🤖 AI Summary
This work addresses the fidelity degradation in diffusion-based image compression caused by the introduction of random noise during reconstruction. To mitigate this issue, the authors propose Noise-Constrained Diffusion (NC-Diffusion), a novel framework that, for the first time, utilizes quantization noise from learned image compression as the noise source in the forward diffusion process, thereby establishing a constrained diffusion path from the original image to its initial compressed representation. The method further incorporates frequency-domain adaptive filtering to enhance high-frequency details and introduces a zero-shot guidance mechanism to improve reconstruction quality. Experimental results demonstrate that NC-Diffusion achieves state-of-the-art performance across multiple benchmark datasets, significantly enhancing both fidelity and visual quality of compressed images.
📝 Abstract
With the great success of diffusion models in image generation, diffusion-based image compression is attracting increasing interests.
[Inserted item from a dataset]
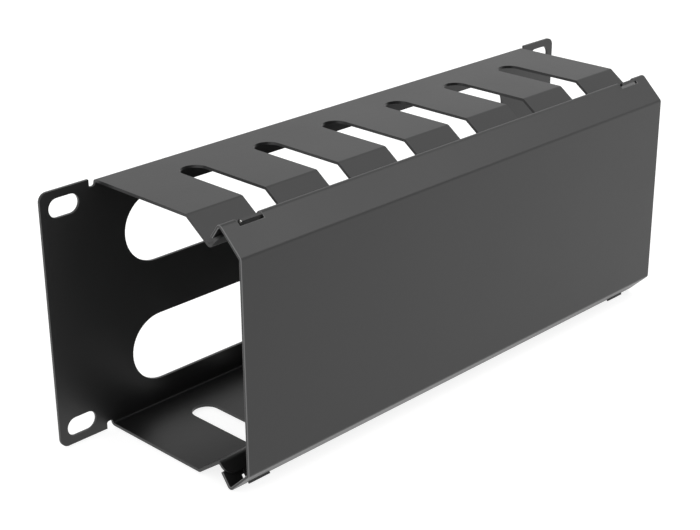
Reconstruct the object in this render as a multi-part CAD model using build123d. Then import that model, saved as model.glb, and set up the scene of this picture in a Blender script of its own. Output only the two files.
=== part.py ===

However, due to the random noise introduced in the diffusion learning, they usually produce reconstructions with deviation from the original images, leading to suboptimal compression results. To address this problem, in this paper, we propose a Noise Constrained Diffusion (NC-Diffusion) framework for high fidelity image compression. Unlike existing diffusion-based compression methods that add random Gaussian noise and direct the noise into the image space, the proposed NC-Diffusion formulates the quantization noise originally added in the learned image compression as the noise in the forward process of diffusion. Then a noise constrained diffusion process is constructed from the ground-truth image to the initial compression result generated with quantization noise. The NC-Diffusion overcomes the problem of noise mismatch between compression and diffusion, significantly improving the inference efficiency. In addition, an adaptive frequency-domain filtering module is developed to enhance the skip connections in the U-Net based diffusion architecture, in order to enhance high-frequency details. Moreover, a zero-shot sample-guided enhancement method is designed to further improve the fidelity of the image. Experiments on multiple benchmark datasets demonstrate that our method can achieve the best performance compared with existing methods.